We are fast moving towards an era where reproducible research won’t be an option. When you share results people would want to be able to reproduce them with minimal effort, so you have to be in a position to share documentations such that someone else can follow and replicate your results.

Data documentation is part of the data management process. Metadata is “data about data”. It is a set of data that describes and gives information about other data. The University of Oregon library lists three categories of metadata: descriptive, technical or structural, and administrative. All objects also have a unique identifier metadata element.

  1. Descriptive metadata elements consist of information about the content and context of an object. For example, descriptive metadata for an image may include: title, creator, subject (tags), and description (abstract).
  2. Technical/structural metadata elements describe the format, process, and inter-relatedness of objects. For example, technical/structural metadata for an image may include: camera, aperture, exposure, file format, and set (if in a series).
  3. Administrative metadata elements describe information needed to manage or use the object. For example, administrative metadata for an image may include: creation date, copyright permissions and required software, history and file integrity checks.

What’s should you to document? These are some of the important details to document.

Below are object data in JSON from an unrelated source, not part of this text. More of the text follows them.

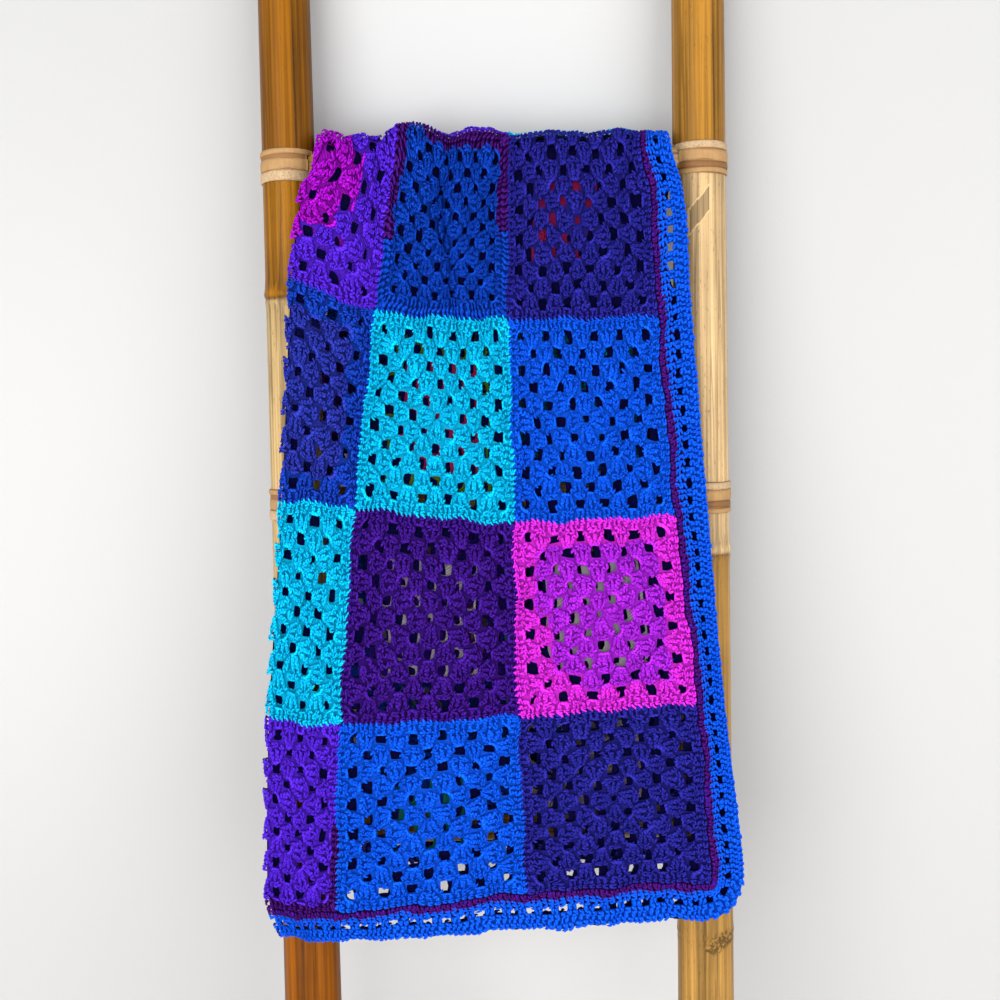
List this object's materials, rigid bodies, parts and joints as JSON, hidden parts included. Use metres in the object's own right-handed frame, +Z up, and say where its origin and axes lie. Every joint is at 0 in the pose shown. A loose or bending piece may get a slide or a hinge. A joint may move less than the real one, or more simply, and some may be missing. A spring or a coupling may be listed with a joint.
{
  "type": "granny square blanket on bamboo ladder",
  "caption": "Crocheted granny square blanket with an openwork edging, folded double down its length and draped over the top rung of a leaning bamboo blanket ladder.",
  "frame": {"origin": "on the floor, under the middle of the whole object's box", "axes": "+Z up, +X along the rungs to the right as seen from the front, +Y towards the wall that the ladder leans on"},
  "size_m": [0.413, 0.2552, 1.6899],
  "materials": {
    "square_yarn": "crocheted yarn in blues, purples, cyan and pink",
    "edging_yarn": "crocheted yarn, royal blue over a dark maroon round",
    "bamboo_pole": "smooth glossy bamboo skin, honey and straw coloured",
    "bamboo_rung": "satin bamboo",
    "cane_wrap": "flat pale cane, wrapped in turns"
  },
  "bodies": {
    "root": {"edging": "edging_yarn", "joined_squares": "square_yarn", "rail_left": "bamboo_pole", "rail_right": "bamboo_pole", "rung_1": "bamboo_rung", "rung_2": "bamboo_rung", "rung_3": "bamboo_rung", "rung_4": "bamboo_rung", "rung_5": "bamboo_rung", "wrap_left_1": "cane_wrap", "wrap_left_2": "cane_wrap", "wrap_left_3": "cane_wrap", "wrap_left_4": "cane_wrap", "wrap_left_5": "cane_wrap", "wrap_right_1": "cane_wrap", "wrap_right_2": "cane_wrap", "wrap_right_3": "cane_wrap", "wrap_right_4": "cane_wrap", "wrap_right_5": "cane_wrap"}
  },
  "joints": []
}
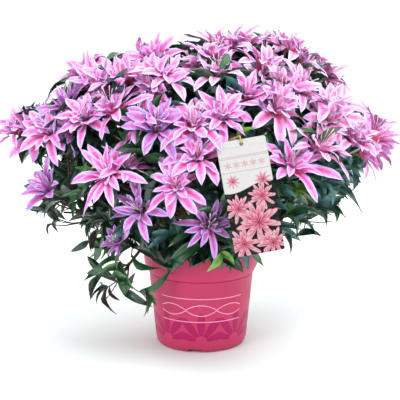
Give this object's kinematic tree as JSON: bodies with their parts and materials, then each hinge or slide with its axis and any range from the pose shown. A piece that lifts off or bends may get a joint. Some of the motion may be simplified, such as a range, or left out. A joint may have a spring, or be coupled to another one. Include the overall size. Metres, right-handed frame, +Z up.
{
  "type": "azalea shrub in a nursery pot",
  "caption": "Spreading evergreen azalea shrub with double, narrow-petalled pink blooms, in a tapered pink nursery pot with a hanging plant label.",
  "frame": {"origin": "middle of the pot's flat underside, on the ground", "axes": "+Z up along the pot's axis, -Y towards the front, where the label hangs, +X to the right as seen from the front"},
  "size_m": [0.5918, 0.4998, 0.4686],
  "materials": {
    "pot": "satin",
    "compost": "matte",
    "bark": "matte",
    "blossom": "matte",
    "leaf": "satin",
    "card": "satin",
    "twine": "matte"
  },
  "bodies": {
    "root": {"pot": "pot", "compost": "compost", "trunk": "bark", "bough_front_high_left": "bark", "bough_front_low_left": "bark", "bough_front_crest_right": "bark", "bough_front_low_right": "bark", "bough_back_high_left": "bark", "bough_back_low_left": "bark", "bough_back_crest_right": "bark", "bough_back_low_right": "bark", "bough_front_tip_left": "bark", "bough_front_crest_left": "bark", "bough_front_middle": "bark", "bough_front_crest_middle": "bark", "bough_front_tip_right": "bark", "bough_back_tip_left": "bark", "bough_back_crest_left": "bark", "bough_back_middle": "bark", "bough_back_crest_middle": "bark", "bough_back_tip_right": "bark", "bough_top": "bark", "bough_skirt_left": "bark", "bough_skirt_front": "bark", "bough_skirt_right": "bark", "bough_sprig_left": "bark", "bough_sprig_hanging": "bark", "bough_sprig_right": "bark", "bough_skirt_back_right": "bark", "bough_skirt_back_left": "bark", "label_card": "card", "label_tie": "twine", "foliage_front_tip_left": "blossom", "foliage_front_high_left": "blossom", "foliage_front_crest_left": "blossom", "foliage_front_low_left": "blossom", "foliage_front_middle": "blossom", "foliage_front_crest_middle": "blossom", "foliage_front_crest_right": "blossom", "foliage_front_low_right": "blossom", "foliage_front_tip_right": "blossom", "foliage_back_tip_left": "blossom", "foliage_back_high_left": "blossom", "foliage_back_crest_left": "blossom", "foliage_back_low_left": "blossom", "foliage_back_middle": "blossom", "foliage_back_crest_middle": "blossom", "foliage_back_crest_right": "blossom", "foliage_back_low_right": "blossom", "foliage_back_tip_right": "blossom", "foliage_top": "blossom", "foliage_skirt_left": "leaf", "foliage_skirt_front": "leaf", "foliage_skirt_right": "leaf", "foliage_sprig_left": "leaf", "foliage_sprig_hanging": "leaf", "foliage_sprig_right": "leaf", "foliage_skirt_back_right": "leaf", "foliage_skirt_back_left": "leaf"}
  },
  "joints": []
}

  1. Context of data collection
  2. Data collection methodology
  3. Structure and organization of data files
  4. Data validation and quality assurance
  5. Data manipulations through data analysis from raw data
  6. Data confidentiality, access and use conditions

At the data-level, documentation should include but not limited to:

  1. Variable names and descriptions
  2. Definition of codes and classification schemes
  3. Codes of, and reasons for, missing values
  4. Definitions of specialty terminology and acronyms
  5. Algorithms used to transform data
  6. File format and software used

There are a variety of metadata standards, usually for a particular file format or discipline.  Some examples include the following. A more general purpose metadata standard is the Dublin Core, but there are others out there.

So, let’s nature the habit of documenting our data; apart from being useful for effective data management it is useful if we want to make significant strides towards reproducible research.

If you love your data clothe it!